For English speakers encore is only related to show biz, but in French it’s a daily dose. “Again” or “another” are the literal translations. “Yet,” “still” or “even” are more intricate translations. “Pas encore,” “not yet,” is commonly used too.
If you’re returning from an amazing trip, you’ll no doubt bring back an amazing gift for yourself or friends, a.k.a. souvenir—a tiny piece of memorabilia.
For English speakers a souvenir is tangible, physical, and visible. For the French too, but not exactly. The verb souvenir also means to “remember” or “recall.” For example:
S’en souvenir. (to remember/recall)
So while the word souvenir in French does describe a physical relic that induces “recollection,” it also defines any old “memory.”
Touché, “I gotch ya” or “nice one,” is how English speakers express the French phrase, usually after a smart aleck remark or quick, witty response. In fencing (or any battling), touché can also be a “hit.”
If a woman’s shirt is cut too low your grandmother would say she’s risqué. In English, risqué takes an improper, indecent tone that’s sexually suggestive.

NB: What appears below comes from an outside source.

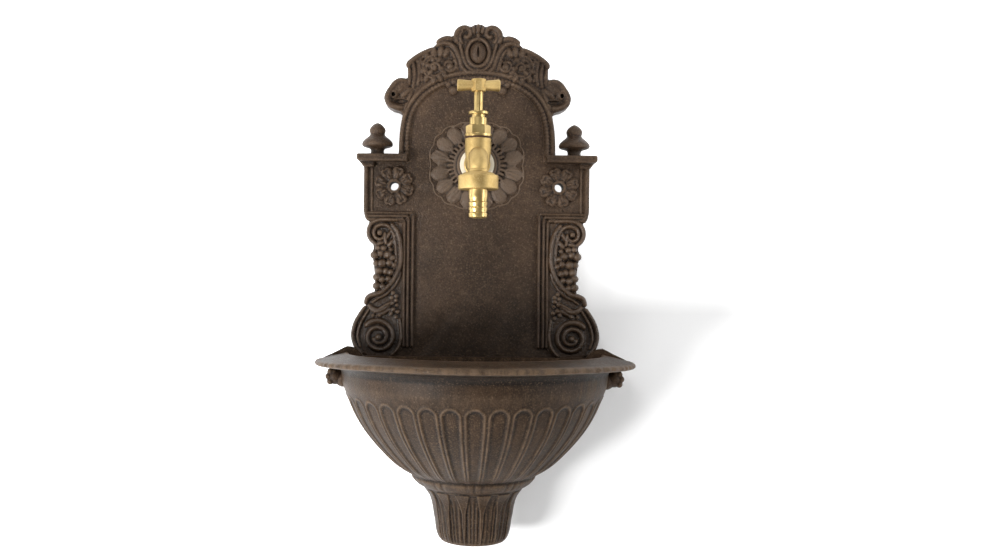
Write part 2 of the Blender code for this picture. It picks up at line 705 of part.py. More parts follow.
def outside_radius(height):
    """Radius of the bowl's outer face at a height below the lip."""
    line = BOWL + [(COLLAR_RADIUS + 2.5, COLLAR_TOP)]
    for (r0, z0), (r1, z1) in zip(line, line[1:]):
        if z1 <= height <= z0:
            return r0 + (r1 - r0) * (z0 - height) / (z0 - z1)
    return line[-1][0]


def flute(turn):
    """Cutter for one arched flute, which narrows towards the collar."""
    rows = 5
    path = []
    radii = []
    for row in range(rows + 1):
        height = FLUTE_TOP + (FLUTE_BOTTOM - FLUTE_TOP) * row / rows
        reach = outside_radius(height)
        share = reach / outside_radius(FLUTE_TOP)
        width = FLUTE_HALF_WIDTH * share * (0.45 if row == 0 else 1)
        path.append(Vector((math.sin(turn) * (reach + width * 0.25), -math.cos(turn) * (reach + width * 0.25)
                            - basin_back_out(), height)))
        radii.append(width)
    across = Vector((math.cos(turn), -math.sin(turn) * -1, 0))
    rings = []
    for i, point in enumerate(path):
        ahead = (path[min(i + 1, rows)] - path[max(i - 1, 0)]).normalized()
        normal = across.cross(ahead).normalized()
        depth = FLUTE_DEPTH + radii[i] * 0.25
        rings.append([point + across * radii[i] * math.cos(a) + normal * depth * math.sin(a)
                      for a in (math.tau * k / 6 for k in range(6))])
    return loft(rings)


def make_basin(iron):
    basin = add("basin", half_round(bowl_outside(), basin_back_out()), iron)
    for i in range(FLUTES):
        turn = -90 + FLUTE_TURN + (i + 0.5) * 180 / FLUTES - 90 / FLUTES
        if abs(turn) < 84:
            cut(basin, flute(math.radians(turn)))
    for side in (-1, 1):
        join(basin, ball((side * EAR_X, basin_back_out() + EAR_RADIUS + 1, EAR_Z), EAR_RADIUS, 12, (1, 1, 1)))
    cut(basin, hollow_round(bowl_inside()))
    cut(basin, hollow_round(foot_inside()))
    inner = RIM_RADIUS - 2
    cut(basin, block(-inner, inner, BASIN_BACK_TOP, RIM_Z + 5, 0, basin_back_out() + BASIN_WALL + 0.5))
    for x, z in BOLT_PLACES:
        cut(basin, lay_out(rod(BOLT_DIAMETER / 2 + GAP, 0, 40, 12), x, 0, z))
    cut(basin, moved(rod(WASTE_TUBE / 2 + GAP, -20, 20), 0, WASTE_OUT, BOWL_FLOOR))
    finish_casting(basin)
    return basin


# Fixings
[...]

Risqué [rees-key] or risque [ri-skey], the latter sounding similar to how we say “risk” in English, are the two pronunciations in French which have the same and only meaning of “risk” in English. Note that risqué with an accent over the “e” indicates past tense in French, while risque is present.
Risqué may have moved into English because of Moulin Rouge, cabarets, and burlesque shows, but in French it only means “risk.”